Beslenme de iyileşme sürecinde büyük rol oynuyor. Protein açısından zengin gıdalar (yumurta, yoğurt, et, balık) ve C vitamini içeren meyve-sebzeler (portakal, kivi, yeşil sebzeler) bağışıklığı güçlendiriyor. Şekerli gıdalardan kaçınılması ve çocukların küçük, sık öğünlerle beslenmesi öneriliyor.
Komplikasyonlar ve Dikkat Edilmesi Gereken Durumlar
Nadir de olsa bazı çocuklarda ciddi komplikasyonlar görülebiliyor. Özellikle dalak büyümesi yaşayan çocukların fiziksel aktivitelerden uzak durması gerekiyor. Aksi halde dalak yırtılması gibi hayati riskler ortaya çıkabilir. Ayrıca uzun süren halsizlik, karın ağrısı ve dolgunluk hissi gibi belirtiler göz ardı edilmemeli ve mutlaka doktor kontrolüne başvurulmalı.

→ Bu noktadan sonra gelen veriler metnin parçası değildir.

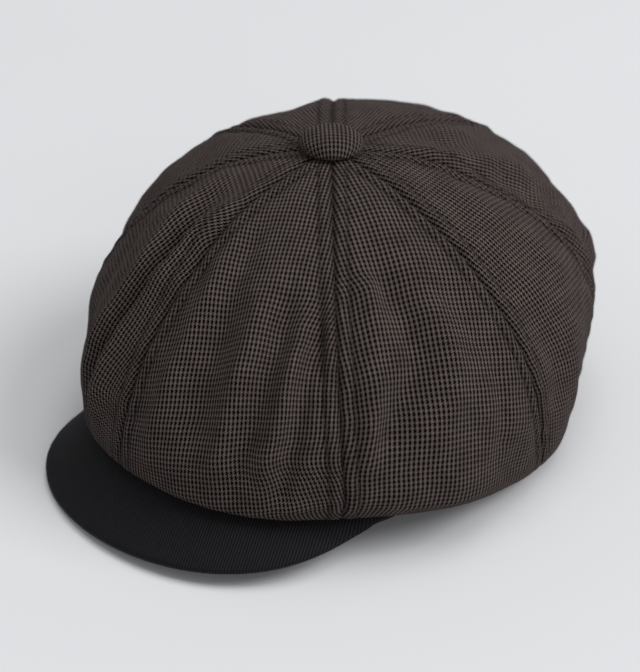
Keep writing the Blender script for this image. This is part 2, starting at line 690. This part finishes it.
def panel_uv(seam, cloth, width, along):
    """The finished panel laid flat without stretching, grain along its middle, mm."""
    steps = smooth(np.linalg.norm(np.diff(cloth, axis=0), axis=2).T, 14).T
    across = np.vstack([np.zeros((1, ALONG)), np.cumsum(steps, axis=0)])
    across = across - across[ACROSS // 2]
    # curvature of the lines across the flat panel
    radius = np.maximum(width / np.radians(PANEL_DEG), 1.0)
    bend = smooth(np.gradient(radius, along) / radius, 60)
    bend = np.where(np.abs(bend) < 1e-5, 1e-5, bend)
    angle = np.clip(bend * across, -1.4, 1.4)
    flat_x = np.sin(angle) / bend
    flat_y = along - (1 - np.cos(angle)) / bend
    warp_top, warp_rim, weft, ease = WEAVE.get(seam, (0, 0, 0, 1.0))
    top, rim, tip = (math.tan(math.radians(lean)) for lean in (warp_top, warp_rim, weft))
    drift = top * along + (rim - top) * along ** 2 / (2 * along[-1])
    apart = 20.0 * seam     # every panel is cut from another part of the cloth
    return np.stack([ease * flat_x + drift + apart, flat_y - flat_x * tip], -1)


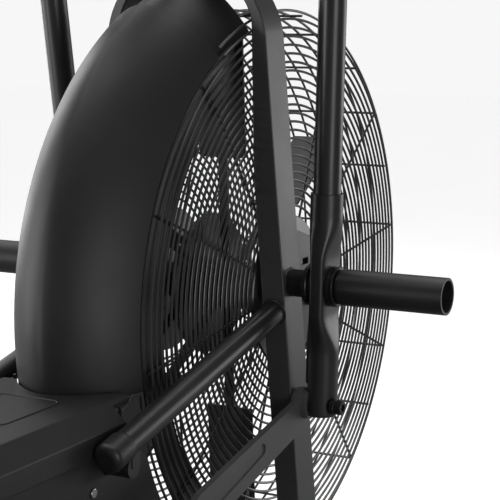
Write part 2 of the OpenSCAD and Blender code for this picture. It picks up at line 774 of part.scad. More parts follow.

Korunmanın En Etkili Yolu: Hijyen
EBV'ye karşı koruyucu bir aşı bulunmadığı için en etkili yöntem kişisel hijyen kurallarına uymak. Çocuklara bardak, çatal-kaşık, diş fırçası gibi eşyaların paylaşılmaması gerektiği öğretilmeli. Ayrıca düzenli el yıkama alışkanlığı kazandırmak ve hastalık belirtileri gösteren kişilerle yakın temastan kaçınmak bulaşma riskini ciddi oranda azaltıyor.
Uzmanlar, ebeveynlerin hastalığın genellikle iyi seyirli olmasına rağmen, belirtiler uzadığında veya çocuğun genel durumu kötüleştiğinde gecikmeden sağlık kuruluşuna başvurmaları gerektiğini vurguluyor.